Mais ce n’est pas seulement dans les bureaux et dans les couloirs de la chambre, que le président du conseil est poursuivi par les reproches et tracassé par les manœuvres de ses anciens amis les doctrinaires et leurs adhérens ; chez lui, dans son salon, à sa cheminée et à sa table, il les retrouve menaçans comme l’ombre de Banquo. On ne lui fait grace qu’à la tribune, la conciliation n’est que là, la paix n’a lieu que sur cette étroite dalle de marbre ; partout ailleurs la guerre est allumée, sur les marches même de la tribune on se parle avec aigreur, et l’on s’attaque avec violence. On cite une discussion très vive et peu parlementaire, qui a eu lieu, dimanche dernier, à la soirée du ministère des affaires étrangères, entre le président du conseil et un député, M. de Ma……rt, qui lui reprochait avec chaleur d’avoir affaibli le pouvoir en se séparant de M. Guizot ; discussion qui se termina par un mouvement d’impatience du ministre, lequel, après avoir déduit inutilement ses raisons, se serait écrié avec humeur : « Je suis étonné qu’on vienne chez les gens pour leur parler ainsi ! » On ne pense pas que M. de M… et ses amis se soient rapprochés du ministère depuis cette scène singulière. À la réception suivante, une autre scène plus bruyante encore eut lieu sur le même terrain. M. Vatout en fut le moteur involontaire. Il se plaignait en présence de deux députés, M. Vig… et M. de Gar…, de l’ardeur que mettaient les doctrinaires à s’emparer de tous les bureaux, et de la longanimité du ministère, qui ne s’opposait pas à ces nominations. Le président du conseil intervint, et répondit que s’il avait voulu, il eût empêché plusieurs de ces nominations, et entre autres celle de M. Jacqueminot, qui s’était faite dans son propre bureau. — Vous avez eu tort ; il fallait vouloir, répondit M. de G… Mais votre volonté n’eût pas été suffisante, car vous portiez votre ami M. Félix Bodin comme secrétaire, et la majorité a décidé pour un doctrinaire, pour M. Hervé. — La conversation s’étant animée, se termina encore cette fois par ces mots : Je suis étonné qu’on vienne, etc. ; et M. de G… prit le même chemin que, peu de jours auparavant, avait pris son collègue M. de M…court.
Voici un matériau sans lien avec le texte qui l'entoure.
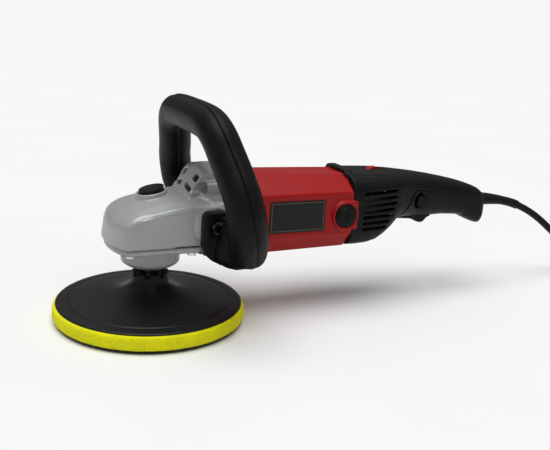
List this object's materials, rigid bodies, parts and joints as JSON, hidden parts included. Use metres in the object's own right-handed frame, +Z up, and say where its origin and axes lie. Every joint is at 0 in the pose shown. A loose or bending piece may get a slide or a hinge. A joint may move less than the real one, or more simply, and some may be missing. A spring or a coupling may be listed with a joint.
{
  "type": "rotary polisher",
  "caption": "Corded rotary polisher with loop handle, hook backing pad, two-stage gearbox, universal motor, trigger grip and speed thumbwheel.",
  "frame": {"origin": "centre of the pad's hook face, on the spindle axis", "axes": "+Z up the spindle, +X towards the rear handle, +Y to the tool's right-hand side"},
  "size_m": [0.746, 0.2474, 0.2086],
  "materials": {
    "hook_fabric": "woven hook",
    "yellow_foam": "fine closed foam",
    "pad_rubber": "satin moulded",
    "zinc_steel": "zinc plated",
    "gear_steel": "ground",
    "bearing_steel": "polished",
    "cast_alloy": "die cast, satin lacquer",
    "spring_steel": "drawn",
    "lamination_steel": "stacked laminations",
    "copper_wire": "enamelled copper",
    "copper": "turned copper",
    "fan_plastic": "moulded",
    "red_plastic": "satin moulded",
    "black_plastic": "fine grain",
    "black_grip": "satin grain",
    "black_steel": "black oxide",
    "brass_holder": "pressed",
    "carbon": "graphite",
    "label_film": "printed film",
    "potting": "resin",
    "lead_insulation": "PVC",
    "cord_rubber": "smooth",
    "brass_pins": "nickel plated"
  },
  "bodies": {
    "housing": {"spindle_bearing": "bearing_steel", "spindle_top_bearing": "bearing_steel", "bearing_box": "cast_alloy", "bearing_box_screws": "zinc_steel", "gear_housing": "cast_alloy", "gear_housing_screws": "zinc_steel", "gear_plate": "cast_alloy", "spindle_lock_spring": "spring_steel", "intermediate_bearings": "bearing_steel", "armature_bearings": "bearing_steel", "fan_baffle": "black_plastic", "stator_core": "lamination_steel", "field_coils": "copper_wire", "motor_housing": "red_plastic", "brush_holders": "brass_holder", "carbon_brushes": "carbon", "brush_springs": "spring_steel", "brush_caps": "black_plastic", "nameplates": "label_film", "loop_handle_front": "black_grip", "loop_handle_rear": "black_grip", "loop_handle_bolts": "black_steel", "loop_handle_screws": "black_steel", "rear_handle_left": "black_plastic", "rear_handle_right": "black_plastic", "rear_handle_screws": "black_steel", "trigger_pin": "zinc_steel", "speed_controller": "potting", "switch_body": "black_plastic", "switch_leads": "lead_insulation", "cord_clamp": "black_plastic", "cord_clamp_screws": "zinc_steel", "cord_guard": "cord_rubber", "power_cord": "cord_rubber", "cord_coil": "cord_rubber", "coil_tie": "black_plastic", "plug_body": "cord_rubber", "plug_pins": "brass_pins"},
    "spindle_assembly": {"spindle": "gear_steel", "pad_hook_layer": "hook_fabric", "pad_foam": "yellow_foam", "pad_plate": "pad_rubber", "pad_insert": "zinc_steel", "bevel_ring_gear": "gear_steel"},
    "intermediate": {"intermediate_shaft": "gear_steel", "helical_gear": "gear_steel", "bevel_pinion": "gear_steel"},
    "armature": {"armature_shaft": "gear_steel", "armature_pinion": "gear_steel", "armature_core": "lamination_steel", "armature_windings": "copper_wire", "commutator": "copper", "fan": "fan_plastic"},
    "spindle_lock": {"spindle_lock_button": "black_plastic"},
    "paddle": {"trigger": "black_plastic"},
    "lock_on": {"lock_button": "black_plastic"},
    "dial": {"speed_dial": "red_plastic"}
  },
  "joints": [
    {"name": "armature_spin", "type": "hinge", "parent": "housing", "child": "armature", "pos_m": [0.1, 0, 0.101], "axis": [1, 0, 0], "continuous": true},
    {"name": "intermediate_spin", "type": "hinge", "parent": "housing", "child": "intermediate", "pos_m": [0.04, 0, 0.08885], "axis": [1, 0, 0], "continuous": true},
    {"name": "spindle_spin", "type": "hinge", "parent": "housing", "child": "spindle_assembly", "pos_m": [0, 0, 0.05], "axis": [0, 0, 1], "continuous": true},
    {"name": "spindle_lock_press", "type": "slide", "parent": "housing", "child": "spindle_lock", "axis": [0, 0, -1], "range_m": [0, 0.0046], "stiffness_N_per_m": 900, "springref_m": -0.003, "deforming": ["spindle_lock_spring"]},
    {"name": "trigger_squeeze", "type": "hinge", "parent": "housing", "child": "paddle", "pos_m": [0.264, 0, 0.093], "axis": [0, -1, 0], "range_deg": [0, 7], "stiffness_Nm_per_rad": 0.8, "springref_deg": -8.59},
    {"name": "lock_on_press", "type": "slide", "parent": "housing", "child": "lock_on", "axis": [0, 1, 0], "range_m": [0, 0.003], "stiffness_N_per_m": 500, "springref_m": -0.002},
    {"name": "speed_dial_turn", "type": "hinge", "parent": "housing", "child": "dial", "pos_m": [0.2355, 0, 0.1288], "axis": [0, 1, 0], "range_deg": [-130, 130]}
  ],
  "couplings": [
    {"joint": "intermediate_spin", "follows": "armature_spin", "ratio": -0.42105},
    {"joint": "spindle_spin", "follows": "armature_spin", "ratio": -0.11483}
  ]
}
Nous rapportons ces faits uniquement parce qu’ils peignent la situation de la chambre et du ministère, et qu’ils démontrent la nécessité urgente où se trouve le chef du cabinet, de se former une nouvelle majorité, soit par une modification ministérielle, soit par la dissolution de la chambre.

Combien de temps M. Thiers consentira-t-il à rester encore sous le joug qu’il subit aujourd’hui ? Nous l’ignorons, comme tout le monde, sans doute ; mais assurément c’est un spectacle nouveau que celui d’une élévation de rang qui ne produit d’autre résultat qu’une diminution d’influence et de pouvoir. Dans le dernier ministère, M. Thiers était regardé comme le représentant de la révolution ; tout en cherchant à lui échapper, ses collègues reconnaissaient sans cesse sa force, en lui cédant chaque fois qu’il leur offrait l’alternative d’adopter ses vues ou d’accepter sa démission. À la chambre, rien ne se faisait sans qu’il eût pris la parole ; il était en quelque sorte la réserve qui donnait au moment critique, et qui décidait le gain des batailles. En un mot, l’existence ministérielle de M. Guizot n’avait lieu que par la grace de M. Thiers, et aujourd’hui, on dirait que c’est M. Thiers qui n’existe que par la grace de M. Guizot et de ses amis. Nous concevons tout le souci de M. Thiers. Mieux vaudrait périr que de vivre à ce prix.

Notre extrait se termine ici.